**Exercise description**
Set down each line from the one containing "build_cabinet()" to the one containing "zip(*points))), Vector(map(max, zip(*points)))", inclusive, exactly as written and with nothing further.
━━━ Data excerpt
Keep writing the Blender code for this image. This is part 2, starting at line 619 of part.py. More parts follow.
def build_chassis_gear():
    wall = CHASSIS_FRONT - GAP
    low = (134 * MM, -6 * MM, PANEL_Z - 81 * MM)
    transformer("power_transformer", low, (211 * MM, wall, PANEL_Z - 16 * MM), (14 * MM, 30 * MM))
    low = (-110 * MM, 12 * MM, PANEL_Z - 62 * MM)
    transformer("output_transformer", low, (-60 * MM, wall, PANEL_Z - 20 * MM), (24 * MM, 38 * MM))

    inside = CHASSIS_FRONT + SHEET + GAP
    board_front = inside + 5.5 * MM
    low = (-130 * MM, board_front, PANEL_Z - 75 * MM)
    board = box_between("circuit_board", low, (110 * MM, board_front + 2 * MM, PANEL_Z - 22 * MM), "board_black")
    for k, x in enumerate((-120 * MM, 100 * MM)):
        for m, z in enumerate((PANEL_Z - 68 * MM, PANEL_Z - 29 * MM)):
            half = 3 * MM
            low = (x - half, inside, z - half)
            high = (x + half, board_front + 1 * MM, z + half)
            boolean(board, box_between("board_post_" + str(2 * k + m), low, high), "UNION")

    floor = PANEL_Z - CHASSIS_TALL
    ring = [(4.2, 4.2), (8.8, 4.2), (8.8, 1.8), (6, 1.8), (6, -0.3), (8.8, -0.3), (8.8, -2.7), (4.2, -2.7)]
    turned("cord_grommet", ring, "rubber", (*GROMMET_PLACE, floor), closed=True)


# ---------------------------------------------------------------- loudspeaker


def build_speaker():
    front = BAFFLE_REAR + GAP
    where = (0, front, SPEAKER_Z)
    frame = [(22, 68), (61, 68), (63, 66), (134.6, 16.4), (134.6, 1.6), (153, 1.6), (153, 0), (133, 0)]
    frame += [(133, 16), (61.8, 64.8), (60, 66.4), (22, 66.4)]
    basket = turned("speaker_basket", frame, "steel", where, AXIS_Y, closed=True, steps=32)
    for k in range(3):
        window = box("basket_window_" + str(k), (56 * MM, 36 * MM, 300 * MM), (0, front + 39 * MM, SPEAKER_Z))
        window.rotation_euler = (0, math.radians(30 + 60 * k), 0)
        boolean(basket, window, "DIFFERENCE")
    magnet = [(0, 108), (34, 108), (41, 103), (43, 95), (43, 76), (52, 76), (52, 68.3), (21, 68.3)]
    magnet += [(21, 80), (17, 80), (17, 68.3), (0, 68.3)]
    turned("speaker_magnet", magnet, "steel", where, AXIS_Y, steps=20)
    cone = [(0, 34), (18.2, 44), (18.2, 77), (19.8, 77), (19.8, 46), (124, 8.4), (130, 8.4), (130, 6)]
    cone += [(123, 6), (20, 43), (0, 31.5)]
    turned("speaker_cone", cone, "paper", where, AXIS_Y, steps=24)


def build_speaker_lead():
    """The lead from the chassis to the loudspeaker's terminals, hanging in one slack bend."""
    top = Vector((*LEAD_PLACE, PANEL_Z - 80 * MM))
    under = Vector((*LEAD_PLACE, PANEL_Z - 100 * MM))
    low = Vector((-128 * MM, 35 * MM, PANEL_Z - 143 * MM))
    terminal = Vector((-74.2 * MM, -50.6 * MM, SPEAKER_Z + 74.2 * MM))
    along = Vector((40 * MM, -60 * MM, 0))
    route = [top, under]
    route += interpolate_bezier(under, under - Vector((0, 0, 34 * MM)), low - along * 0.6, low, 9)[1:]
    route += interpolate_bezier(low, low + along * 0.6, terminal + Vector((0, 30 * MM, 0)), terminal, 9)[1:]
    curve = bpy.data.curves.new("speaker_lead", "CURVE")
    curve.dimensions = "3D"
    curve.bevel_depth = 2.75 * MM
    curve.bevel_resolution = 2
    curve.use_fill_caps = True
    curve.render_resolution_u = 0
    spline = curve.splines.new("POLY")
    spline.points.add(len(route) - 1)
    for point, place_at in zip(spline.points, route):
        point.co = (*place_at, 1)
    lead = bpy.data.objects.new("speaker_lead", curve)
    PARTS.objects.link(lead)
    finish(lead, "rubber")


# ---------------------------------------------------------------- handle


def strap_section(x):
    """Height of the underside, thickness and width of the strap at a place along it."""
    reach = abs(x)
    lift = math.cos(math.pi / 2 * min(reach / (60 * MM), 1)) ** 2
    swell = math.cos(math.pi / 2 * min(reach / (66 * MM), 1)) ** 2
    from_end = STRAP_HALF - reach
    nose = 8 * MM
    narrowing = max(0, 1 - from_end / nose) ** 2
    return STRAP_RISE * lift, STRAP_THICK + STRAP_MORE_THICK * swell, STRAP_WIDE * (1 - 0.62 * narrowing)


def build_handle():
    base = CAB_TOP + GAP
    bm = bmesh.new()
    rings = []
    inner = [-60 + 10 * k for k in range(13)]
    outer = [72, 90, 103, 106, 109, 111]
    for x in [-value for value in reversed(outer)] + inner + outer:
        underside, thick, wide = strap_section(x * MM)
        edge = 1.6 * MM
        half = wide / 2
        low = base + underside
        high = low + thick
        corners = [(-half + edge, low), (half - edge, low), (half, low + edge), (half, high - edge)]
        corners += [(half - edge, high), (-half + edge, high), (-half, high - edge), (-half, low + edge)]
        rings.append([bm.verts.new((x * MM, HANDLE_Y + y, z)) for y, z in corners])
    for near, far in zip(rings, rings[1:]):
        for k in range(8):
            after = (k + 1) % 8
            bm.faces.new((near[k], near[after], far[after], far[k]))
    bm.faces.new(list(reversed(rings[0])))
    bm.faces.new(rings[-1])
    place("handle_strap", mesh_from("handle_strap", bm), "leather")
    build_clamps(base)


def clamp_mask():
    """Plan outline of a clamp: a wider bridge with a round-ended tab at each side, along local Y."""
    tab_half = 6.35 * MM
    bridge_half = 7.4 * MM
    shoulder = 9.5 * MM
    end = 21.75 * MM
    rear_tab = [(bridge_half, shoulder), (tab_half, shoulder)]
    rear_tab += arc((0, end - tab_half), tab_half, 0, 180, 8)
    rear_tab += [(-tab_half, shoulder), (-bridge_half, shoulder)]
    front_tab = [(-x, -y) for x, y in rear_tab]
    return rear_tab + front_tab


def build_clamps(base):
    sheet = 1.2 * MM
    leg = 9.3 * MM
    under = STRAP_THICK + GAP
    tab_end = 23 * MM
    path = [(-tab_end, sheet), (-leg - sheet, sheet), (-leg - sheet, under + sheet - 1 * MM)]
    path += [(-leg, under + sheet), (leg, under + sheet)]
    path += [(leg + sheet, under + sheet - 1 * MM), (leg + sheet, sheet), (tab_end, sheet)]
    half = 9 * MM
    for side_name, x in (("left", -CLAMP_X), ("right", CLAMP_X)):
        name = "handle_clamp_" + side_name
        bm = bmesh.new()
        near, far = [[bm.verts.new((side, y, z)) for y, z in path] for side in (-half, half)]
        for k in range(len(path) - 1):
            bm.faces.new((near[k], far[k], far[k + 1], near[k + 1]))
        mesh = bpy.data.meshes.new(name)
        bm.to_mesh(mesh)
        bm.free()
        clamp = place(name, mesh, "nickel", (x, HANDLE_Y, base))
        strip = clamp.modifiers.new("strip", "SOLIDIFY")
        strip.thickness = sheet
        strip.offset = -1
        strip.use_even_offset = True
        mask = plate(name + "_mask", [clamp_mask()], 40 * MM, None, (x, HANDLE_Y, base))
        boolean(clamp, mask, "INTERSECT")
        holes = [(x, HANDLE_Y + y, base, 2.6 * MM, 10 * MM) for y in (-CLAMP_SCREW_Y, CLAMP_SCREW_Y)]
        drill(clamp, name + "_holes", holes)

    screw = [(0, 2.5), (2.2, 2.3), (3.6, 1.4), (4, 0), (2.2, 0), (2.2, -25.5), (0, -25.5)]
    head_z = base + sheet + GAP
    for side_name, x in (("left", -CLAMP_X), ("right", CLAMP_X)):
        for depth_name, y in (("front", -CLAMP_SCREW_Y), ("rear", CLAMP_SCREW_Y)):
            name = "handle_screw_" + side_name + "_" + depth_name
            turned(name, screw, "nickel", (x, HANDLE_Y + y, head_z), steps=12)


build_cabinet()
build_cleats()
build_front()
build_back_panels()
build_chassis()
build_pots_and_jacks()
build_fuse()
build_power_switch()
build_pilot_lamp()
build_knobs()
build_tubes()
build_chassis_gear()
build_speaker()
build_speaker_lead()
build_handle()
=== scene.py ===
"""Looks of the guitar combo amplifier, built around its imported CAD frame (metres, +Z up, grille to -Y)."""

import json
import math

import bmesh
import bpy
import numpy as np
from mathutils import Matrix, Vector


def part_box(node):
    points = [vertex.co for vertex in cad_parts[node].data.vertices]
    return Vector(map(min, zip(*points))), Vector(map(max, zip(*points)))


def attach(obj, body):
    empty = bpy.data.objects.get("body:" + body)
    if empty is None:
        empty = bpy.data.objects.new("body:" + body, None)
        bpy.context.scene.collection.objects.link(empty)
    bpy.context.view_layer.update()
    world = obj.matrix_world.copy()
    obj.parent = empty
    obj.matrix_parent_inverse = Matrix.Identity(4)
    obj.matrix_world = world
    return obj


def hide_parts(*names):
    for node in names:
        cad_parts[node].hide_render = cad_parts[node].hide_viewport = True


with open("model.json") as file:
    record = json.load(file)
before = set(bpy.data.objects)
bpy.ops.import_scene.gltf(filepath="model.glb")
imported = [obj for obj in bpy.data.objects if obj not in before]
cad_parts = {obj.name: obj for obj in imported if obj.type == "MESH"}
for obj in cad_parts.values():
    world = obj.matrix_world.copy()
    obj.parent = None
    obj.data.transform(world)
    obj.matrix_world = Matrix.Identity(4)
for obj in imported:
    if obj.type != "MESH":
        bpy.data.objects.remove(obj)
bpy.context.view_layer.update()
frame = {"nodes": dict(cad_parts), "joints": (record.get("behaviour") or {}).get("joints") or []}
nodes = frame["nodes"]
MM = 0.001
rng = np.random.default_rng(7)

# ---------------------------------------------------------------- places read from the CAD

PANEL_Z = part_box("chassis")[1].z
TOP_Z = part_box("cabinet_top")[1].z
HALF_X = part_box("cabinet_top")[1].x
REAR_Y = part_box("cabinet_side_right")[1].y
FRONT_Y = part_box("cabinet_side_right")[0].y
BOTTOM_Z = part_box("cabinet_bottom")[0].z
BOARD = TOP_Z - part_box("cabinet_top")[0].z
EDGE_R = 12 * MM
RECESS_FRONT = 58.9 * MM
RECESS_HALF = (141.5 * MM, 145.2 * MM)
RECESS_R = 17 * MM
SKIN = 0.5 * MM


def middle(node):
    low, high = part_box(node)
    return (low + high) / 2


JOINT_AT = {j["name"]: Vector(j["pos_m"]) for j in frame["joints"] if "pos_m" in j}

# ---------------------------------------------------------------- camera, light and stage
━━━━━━
**Expected answer**
build_cabinet()
build_cleats()
build_front()
build_back_panels()
build_chassis()
build_pots_and_jacks()
build_fuse()
build_power_switch()
build_pilot_lamp()
build_knobs()
build_tubes()
build_chassis_gear()
build_speaker()
build_speaker_lead()
build_handle()
=== scene.py ===
"""Looks of the guitar combo amplifier, built around its imported CAD frame (metres, +Z up, grille to -Y)."""

import json
import math

import bmesh
import bpy
import numpy as np
from mathutils import Matrix, Vector


def part_box(node):
    points = [vertex.co for vertex in cad_parts[node].data.vertices]
    return Vector(map(min, zip(*points))), Vector(map(max, zip(*points)))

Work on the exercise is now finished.